Did your Marine Corps experience help in transitioning to the private sector?

Very much so. There’s no better crucible to determine what’s effective and how to focus on specific tasks – while keeping abreast of the overall picture – than in the military and, specifically, in combat. It distills your efforts and removes ambiguity from your decision-making processes. It also drives you to ensure care for your colleagues, customers and clients.

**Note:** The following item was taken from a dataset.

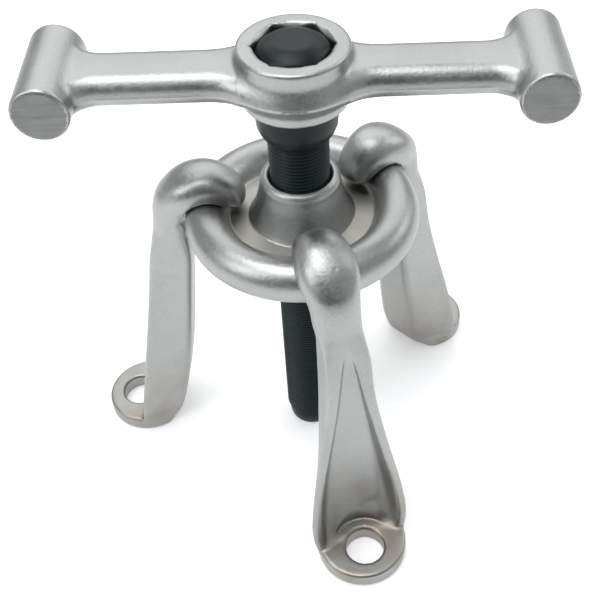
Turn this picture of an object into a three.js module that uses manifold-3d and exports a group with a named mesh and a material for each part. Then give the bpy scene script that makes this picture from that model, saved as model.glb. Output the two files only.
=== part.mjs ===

The Marine Corps teaches a “Lead from the front” style that is famous for its “Leaders eat last” mentality. You care for your personnel from the bottom up and worry about yourself as the leader last. You are out front and visible. You learn how to manage the decision cycle, critically assess issues, prioritize and execute – keeping the completion of the mission in mind at all times. This is especially true in Special Ops, where I spent a lot of time. The private sector likewise expects good leadership and results. So that made the transition easier.

How would you describe your leadership style?

I’m a student of the leadership game and a steward of the Port of Wilmington. I continuously learn, every day. My style is engaging, positive and proactive. I look to counsel from my colleagues at all levels and apply a calm to the daily chaos that is the maritime industry. I focus on ensuring my partners and I have the tools and training necessary to succeed and then let them demonstrate their excellence daily.

What do you like to do in your spare time?

My family is most important to me. I try to be as active as possible in my family’s interests. I’m a soccer coach, U.S. Swim official, Boy Scout Assistant Scoutmaster, and involved with my children’s orchestra. I love to exercise and am fond of golf but haven’t had much time to play, unfortunately.

Thanks very much for your time! Any final message for our readers?

Be passionate about what you do. Learn from your teammates. Give your team the chance to succeed and enjoy the journey.

The opinions expressed herein are the author's and not necessarily those of The Maritime Executive.